Reputation: 1588
When I query secondary index with pagination, query becomes slower when data grows.
I thought with pagination, no matter how large your data grow, it takes same time to query one page. Is that true? Why my query get slower?
My simplified table is
CREATE TABLE closed_executions (
domain_id uuid,
workflow_id text,
start_time timestamp,
workflow_type_name text,
PRIMARY KEY ((domain_id), start_time)
) WITH CLUSTERING ORDER BY (start_time DESC)
AND COMPACTION = {
'class': 'org.apache.cassandra.db.compaction.LeveledCompactionStrategy'
}
AND GC_GRACE_SECONDS = 172800;
And I create a secondary index as
CREATE INDEX closed_by_type ON closed_executions (workflow_type_name);
I query with following CQL
SELECT workflow_id, start_time, workflow_type_name
FROM closed_executions
WHERE domain_id = ?
AND start_time >= ?
AND start_time <= ?
AND workflow_type_name = ?
and code
query := v.session.Query(templateGetClosedWorkflowExecutionsByType,
request.DomainUUID,
common.UnixNanoToCQLTimestamp(request.EarliestStartTime),
common.UnixNanoToCQLTimestamp(request.LatestStartTime),
request.WorkflowTypeName).Consistency(gocql.One)
iter := query.PageSize(request.PageSize).PageState(request.NextPageToken).Iter()
// PageSize is 10, but could be thousand
Environement:
Observation:
10K rows, within second
100K rows, ~3 second
1M rows, ~17 second
Debug log:
INFO [ScheduledTasks:1] 2018-09-11 16:29:48,349 NoSpamLogger.java:91 - Some operations were slow, details available at debug level (debug.log)
DEBUG [ScheduledTasks:1] 2018-09-11 16:29:48,357 MonitoringTask.java:173 - 1 operations were slow in the last 5005 msecs:
<SELECT * FROM cadence_visibility.closed_executions WHERE workflow_type_name = code.uber.internal/devexp/cadence-bench/load/basic.stressWorkflowExecute AND token(domain_id, domain_partition) >= token(d3138e78-abe7-48a0-adb9-8c466a9bb3fa, 0) AND token(domain_id, domain_partition) <= token(d3138e78-abe7-48a0-adb9-8c466a9bb3fa, 0) AND start_time >= 2018-09-11 16:29-0700 AND start_time <= 1969-12-31 16:00-0800 LIMIT 10>, time 2747 msec - slow timeout 500 msec
DEBUG [COMMIT-LOG-ALLOCATOR] 2018-09-11 16:31:47,774 AbstractCommitLogSegmentManager.java:107 - No segments in reserve; creating a fresh one
DEBUG [ScheduledTasks:1] 2018-09-11 16:40:22,922 ColumnFamilyStore.java:899 - Enqueuing flush of size_estimates: 23.997MiB (2%) on-heap, 0.000KiB (0%) off-heap
Related ref (no answer for my questions):
-- Edit tablestats returns
Total number of tables: 105
----------------
Keyspace : cadence_visibility
Read Count: 19
Read Latency: 0.5125263157894736 ms.
Write Count: 3220964
Write Latency: 0.04900822269357869 ms.
Pending Flushes: 0
Table: closed_executions
SSTable count: 1
SSTables in each level: [1, 0, 0, 0, 0, 0, 0, 0, 0]

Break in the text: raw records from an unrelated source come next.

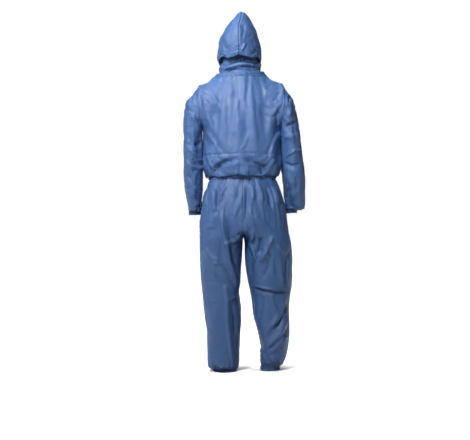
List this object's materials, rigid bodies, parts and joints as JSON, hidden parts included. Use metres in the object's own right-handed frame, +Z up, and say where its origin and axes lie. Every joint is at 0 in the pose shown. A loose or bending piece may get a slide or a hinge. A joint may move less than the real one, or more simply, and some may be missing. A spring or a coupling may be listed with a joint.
{
  "type": "beekeeping suit",
  "caption": "Hooded two-piece beekeeping suit in blue cloth: zip-front jacket with elastic hem and cuffs, over elastic-waist trousers with elastic ankles.",
  "frame": {"origin": "bottom centre of the bounding box, level with the trouser hems", "axes": "+Z up, the wearer faces -Y, the wearer's left is +X"},
  "size_m": [0.594, 0.2932, 1.748],
  "materials": {
    "suit_cloth": "plain-woven blue work cloth with a slight sheen",
    "casing_cloth": "the same blue cloth, gathered over elastic",
    "elastic": "white woven elastic",
    "hanger_tape": "dark blue woven tape",
    "label": "white satin label, blank",
    "zip_tape": "dark blue woven zip tape",
    "zip_plastic": "moulded dark blue plastic",
    "zip_metal": "blue painted metal",
    "loop_tape": "dark blue loop tape",
    "hook_tape": "dark blue hook tape"
  },
  "bodies": {
    "trousers": {"seat_front_left": "suit_cloth", "seat_front_right": "suit_cloth", "seat_back_left": "suit_cloth", "seat_back_right": "suit_cloth", "waist_casing": "casing_cloth", "waist_elastic": "elastic"},
    "leg_left": {"leg_front_left": "suit_cloth", "leg_back_left": "suit_cloth", "ankle_left_casing": "casing_cloth", "ankle_left_elastic": "elastic"},
    "leg_right": {"leg_front_right": "suit_cloth", "leg_back_right": "suit_cloth", "ankle_right_casing": "casing_cloth", "ankle_right_elastic": "elastic"},
    "jacket": {"jacket_back": "suit_cloth", "jacket_lower_back": "suit_cloth", "jacket_front_left": "suit_cloth", "jacket_front_right": "suit_cloth", "jacket_hem_casing": "casing_cloth", "jacket_hem_elastic": "elastic", "collar": "suit_cloth", "hanger_loop": "hanger_tape", "blank_label": "label", "zip_tape_left": "zip_tape", "zip_tape_right": "zip_tape", "zip_teeth_left": "zip_plastic", "zip_teeth_right": "zip_plastic", "zip_stop_left": "zip_metal", "zip_stop_right": "zip_metal", "zip_guard": "suit_cloth", "zip_box": "zip_plastic", "chest_pocket": "suit_cloth", "pocket_loop_tape": "loop_tape"},
    "sleeve_left": {"sleeve_front_left": "suit_cloth", "sleeve_back_left": "suit_cloth", "cuff_casing_left": "casing_cloth", "cuff_elastic_left": "elastic"},
    "sleeve_right": {"sleeve_front_right": "suit_cloth", "sleeve_back_right": "suit_cloth", "cuff_casing_right": "casing_cloth", "cuff_elastic_right": "elastic"},
    "hood": {"hood_left": "suit_cloth", "hood_right": "suit_cloth", "hood_face_casing": "casing_cloth", "hood_face_elastic": "elastic"},
    "zip_slider": {"zip_slider": "zip_metal"},
    "zip_pull": {"zip_pull": "zip_metal"},
    "pocket_flap": {"pocket_flap": "suit_cloth", "pocket_hook_tape": "hook_tape"}
  },
  "joints": [
    {"name": "jacket_lift", "type": "slide", "parent": "trousers", "child": "jacket", "axis": [0, 0, 1], "range_m": [0, 0.35]},
    {"name": "shoulder_left", "type": "hinge", "parent": "jacket", "child": "sleeve_left", "pos_m": [0.205, 0, 1.285], "axis": [-0.994, 0, 0.1097], "range_deg": [0, 80]},
    {"name": "shoulder_right", "type": "hinge", "parent": "jacket", "child": "sleeve_right", "pos_m": [-0.205, 0, 1.285], "axis": [-0.994, 0, -0.1097], "range_deg": [0, 80]},
    {"name": "hood_tip_back", "type": "hinge", "parent": "jacket", "child": "hood", "pos_m": [0, 0.1, 1.537], "axis": [-1, 0, 0], "range_deg": [0, 95]},
    {"name": "leg_left_swing", "type": "hinge", "parent": "trousers", "child": "leg_left", "pos_m": [0, 0.005, 0.825], "axis": [-1, 0, 0], "range_deg": [-20, 50]},
    {"name": "leg_right_swing", "type": "hinge", "parent": "trousers", "child": "leg_right", "pos_m": [0, 0.005, 0.825], "axis": [-1, 0, 0], "range_deg": [-20, 50]},
    {"name": "zip_travel", "type": "slide", "parent": "jacket", "child": "zip_slider", "axis": [0, -0.0748, -0.9972], "range_m": [0, 0.47]},
    {"name": "zip_pull_hinge", "type": "hinge", "parent": "zip_slider", "child": "zip_pull", "pos_m": [0, -0.09971, 1.44931], "axis": [-1, 0, 0], "range_deg": [0, 150]},
    {"name": "pocket_flap_hinge", "type": "hinge", "parent": "jacket", "child": "pocket_flap", "pos_m": [0.0422, -0.11253, 1.258], "axis": [-0.9898, -0.1425, 0], "range_deg": [0, 120]}
  ]
}
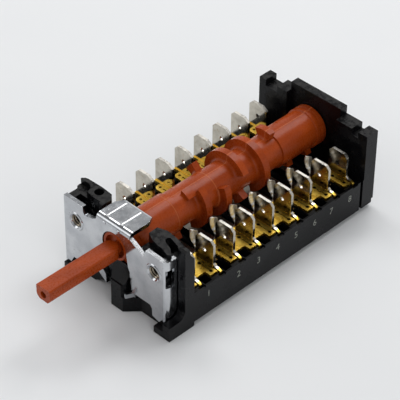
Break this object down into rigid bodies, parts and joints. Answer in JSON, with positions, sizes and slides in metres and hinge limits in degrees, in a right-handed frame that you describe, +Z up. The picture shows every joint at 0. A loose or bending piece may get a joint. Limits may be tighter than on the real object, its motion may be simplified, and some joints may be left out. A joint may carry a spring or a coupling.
{
  "type": "oven selector switch",
  "caption": "Cam-operated rotary oven selector switch: black open body with push-on tabs, red-brown shaft and cam drum, folded steel mounting bracket.",
  "frame": {"origin": "on the base plane, under the camshaft axis, level along the shaft with the first near tab", "axes": "-Y points out along the shaft to its free tip, +X is the near side with the four linked terminal strips, +Z is up from the base"},
  "size_m": [0.0401, 0.0987, 0.0275],
  "materials": {
    "black plastic": "semi-gloss black moulding",
    "zinc-plated steel": "bright zinc plating",
    "red-brown plastic": "satin thermoset moulding",
    "spring steel": "bright",
    "brass": "bright brass, tinned tabs",
    "contact spring alloy": "pale bright spring alloy",
    "contact silver": "bright silver"
  },
  "bodies": {
    "body": {"housing": "black plastic", "front_bracket": "zinc-plated steel", "detent_spring": "spring steel", "near_terminal_a": "brass", "near_terminal_b": "brass", "near_terminal_c": "brass", "near_terminal_d": "brass", "far_terminal_1": "brass", "fixed_contact_1": "contact silver", "far_terminal_2": "brass", "fixed_contact_2": "contact silver", "far_terminal_3": "brass", "fixed_contact_3": "contact silver", "far_terminal_4": "brass", "fixed_contact_4": "contact silver", "far_terminal_5": "brass", "fixed_contact_5": "contact silver", "far_terminal_6": "brass", "fixed_contact_6": "contact silver", "far_terminal_7": "brass", "fixed_contact_7": "contact silver", "far_terminal_8": "brass", "fixed_contact_8": "contact silver"},
    "camshaft": {"camshaft": "red-brown plastic"},
    "detent_ball": {"detent_ball": "spring steel"},
    "contact_1": {"contact_leaf_1": "contact spring alloy", "moving_contact_1": "contact silver"},
    "contact_2": {"contact_leaf_2": "contact spring alloy", "moving_contact_2": "contact silver"},
    "contact_3": {"contact_leaf_3": "contact spring alloy", "moving_contact_3": "contact silver"},
    "contact_4": {"contact_leaf_4": "contact spring alloy", "moving_contact_4": "contact silver"},
    "contact_5": {"contact_leaf_5": "contact spring alloy", "moving_contact_5": "contact silver"},
    "contact_6": {"contact_leaf_6": "contact spring alloy", "moving_contact_6": "contact silver"},
    "contact_7": {"contact_leaf_7": "contact spring alloy", "moving_contact_7": "contact silver"},
    "contact_8": {"contact_leaf_8": "contact spring alloy", "moving_contact_8": "contact silver"}
  },
  "joints": [
    {"name": "camshaft_turn", "type": "hinge", "parent": "body", "child": "camshaft", "pos_m": [0, 0, 0.0175], "axis": [0, 1, 0], "continuous": true},
    {"name": "detent_ball_slide", "type": "slide", "parent": "body", "child": "detent_ball", "axis": [0, 0, -1], "range_m": [0, 0.0006], "stiffness_N_per_m": 600, "deforming": ["detent_spring"]},
    {"name": "contact_leaf_1_flex", "type": "hinge", "parent": "body", "child": "contact_1", "pos_m": [0.0106, 0.00195, 0.00995], "axis": [0, 1, 0], "range_deg": [0, 1.8], "stiffness_Nm_per_rad": 0.06},
    {"name": "contact_leaf_2_flex", "type": "hinge", "parent": "body", "child": "contact_2", "pos_m": [0.0106, 0.0091, 0.00995], "axis": [0, 1, 0], "range_deg": [0, 1.8], "stiffness_Nm_per_rad": 0.06},
    {"name": "contact_leaf_3_flex", "type": "hinge", "parent": "body", "child": "contact_3", "pos_m": [0.0106, 0.01625, 0.00995], "axis": [0, 1, 0], "range_deg": [0, 1.8], "stiffness_Nm_per_rad": 0.06},
    {"name": "contact_leaf_4_flex", "type": "hinge", "parent": "body", "child": "contact_4", "pos_m": [0.0106, 0.0234, 0.00995], "axis": [0, 1, 0], "range_deg": [0, 1.8], "stiffness_Nm_per_rad": 0.06},
    {"name": "contact_leaf_5_flex", "type": "hinge", "parent": "body", "child": "contact_5", "pos_m": [0.0106, 0.03055, 0.00995], "axis": [0, 1, 0], "range_deg": [0, 1.8], "stiffness_Nm_per_rad": 0.06},
    {"name": "contact_leaf_6_flex", "type": "hinge", "parent": "body", "child": "contact_6", "pos_m": [0.0106, 0.0377, 0.00995], "axis": [0, 1, 0], "range_deg": [0, 1.8], "stiffness_Nm_per_rad": 0.06},
    {"name": "contact_leaf_7_flex", "type": "hinge", "parent": "body", "child": "contact_7", "pos_m": [0.0106, 0.04485, 0.00995], "axis": [0, 1, 0], "range_deg": [0, 1.8], "stiffness_Nm_per_rad": 0.06},
    {"name": "contact_leaf_8_flex", "type": "hinge", "parent": "body", "child": "contact_8", "pos_m": [0.0106, 0.052, 0.00995], "axis": [0, 1, 0], "range_deg": [0, 1.8], "stiffness_Nm_per_rad": 0.06}
  ]
}
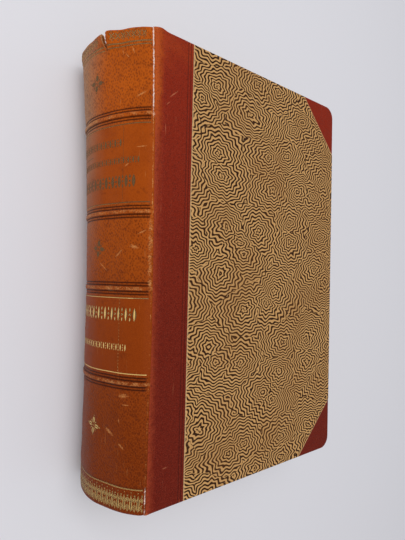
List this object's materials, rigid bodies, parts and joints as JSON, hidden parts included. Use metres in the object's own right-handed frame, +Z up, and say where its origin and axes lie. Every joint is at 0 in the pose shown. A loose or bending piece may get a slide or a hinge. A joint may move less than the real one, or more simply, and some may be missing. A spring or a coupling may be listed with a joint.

Space used (live): 20.3 MiB
Space used (total): 20.3 MiB
Space used by snapshots (total): 0 bytes
Off heap memory used (total): 6.35 KiB
SSTable Compression Ratio: 0.40192660515179696
Number of keys (estimate): 3
Memtable cell count: 28667
Memtable data size: 7.35 MiB
Memtable off heap memory used: 0 bytes
Memtable switch count: 9
Local read count: 9
Local read latency: NaN ms
Local write count: 327024
Local write latency: NaN ms
Pending flushes: 0
Percent repaired: 0.0
Bloom filter false positives: 0
Bloom filter false ratio: 0.00000
Bloom filter space used: 16 bytes
Bloom filter off heap memory used: 8 bytes
Index summary off heap memory used: 38 bytes
Compression metadata off heap memory used: 6.3 KiB
Compacted partition minimum bytes: 150
Compacted partition maximum bytes: 62479625
Compacted partition mean bytes: 31239902
Average live cells per slice (last five minutes): NaN
Maximum live cells per slice (last five minutes): 0
Average tombstones per slice (last five minutes): NaN
Maximum tombstones per slice (last five minutes): 0
Dropped Mutations: 0 bytes
----------------
Upvotes: 1
Views: 728
Reputation: 1588
Why pagination doesn't scale as the main table?
Your data in your secondary index is disperse
pagination will only apply logic
until it hits the page number
since your data is not clustered by time
you still have to sift through lots and lots of rows
before you can find your first 10 for example .
Query Tracing do show pagination plays at the very late phase.
Why secondary index is slow?
First Cassandra reads the index table to retrieve the primary key of all matching rows and for each of them, it will read the original table to fetch out the data. It is known anti-patterns with low cardinality index. (reference https://www.datastax.com/dev/blog/cassandra-native-secondary-index-deep-dive)
Upvotes: 0